5. Can we Know Anything at All?
6. Wanted—Seekers of Truth
7. A Moral Disaster: Why Moral Relativism is a Bad Idea
8. True Tolerance: Tolerance Just Ain’t What it Used to Be
9. How to Read the Bible (Supplement w/ Koukl’s booklet)
10. Can I Trust the Bible?
11. Knowing vs. Sharing Your Faith
12. No Apologies Needed
13. The Existence of God: God is There and is not Silent
14. Do All Roads Lead to God?
15. The Problem of Evil and Suffering
16. Thirty One Flavors of Jesus
17. Did Jesus Rise from the Dead?
18. Science Rules!
19. Designed or Not Designed?
20. Dealing with Doubt
21. Good News to Share

(We’ll also consider selected readings from chapters 22 through 42 as needed, as well as supplemental STR and Reasonable Faith material.)

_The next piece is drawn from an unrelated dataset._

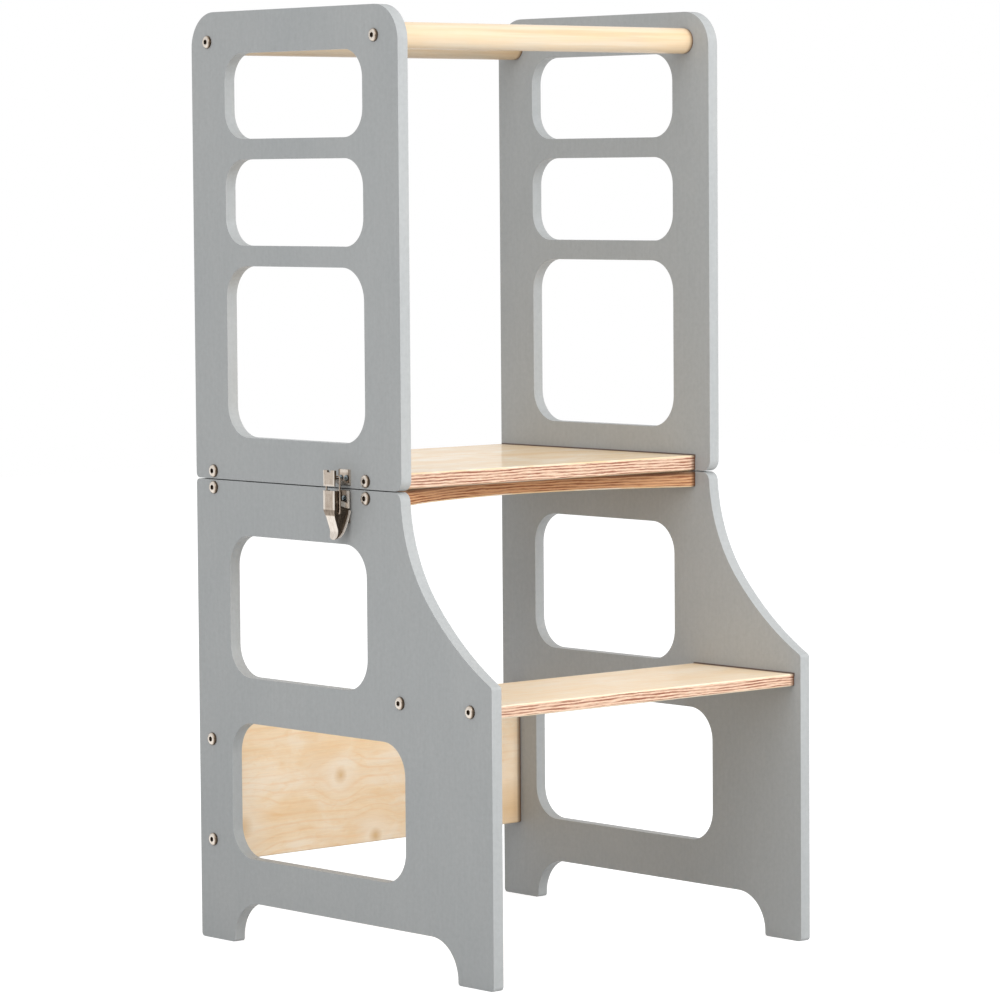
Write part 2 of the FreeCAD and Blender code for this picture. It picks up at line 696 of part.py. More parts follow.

  1. Will there ever be an audio set of this course for those unable to attend, who would still love to hear the messages, engage in self-study, or work with students? I'm in California and have worked with our High School group for many years as an interim teacher when we've been without a Youth Pastor.
    I have the "Making Abortion Unthinkable" curriculum, but with your course specifically aimed at High School level, I'd love to be able to see about obtaining it, or if you could recommend materials to supplement the outline you've listed, maybe even a more detailed syllabus, to add to the outline.

    Thank you so much, and God bless your most important efforts!

    Hugo Schraer

  2. Hugo, Thanks for the kind words. We have not recorded this material, as we are still working out the kinks. For one thing, we had to adjust the pace--the kids were not as fast grasping the material as we first thought. But if we do record anything, we'll make a note here on the blog.

  3. Looks like a fantastic curriculum! I'd be interested in seeing the handouts you provide your students, if possible.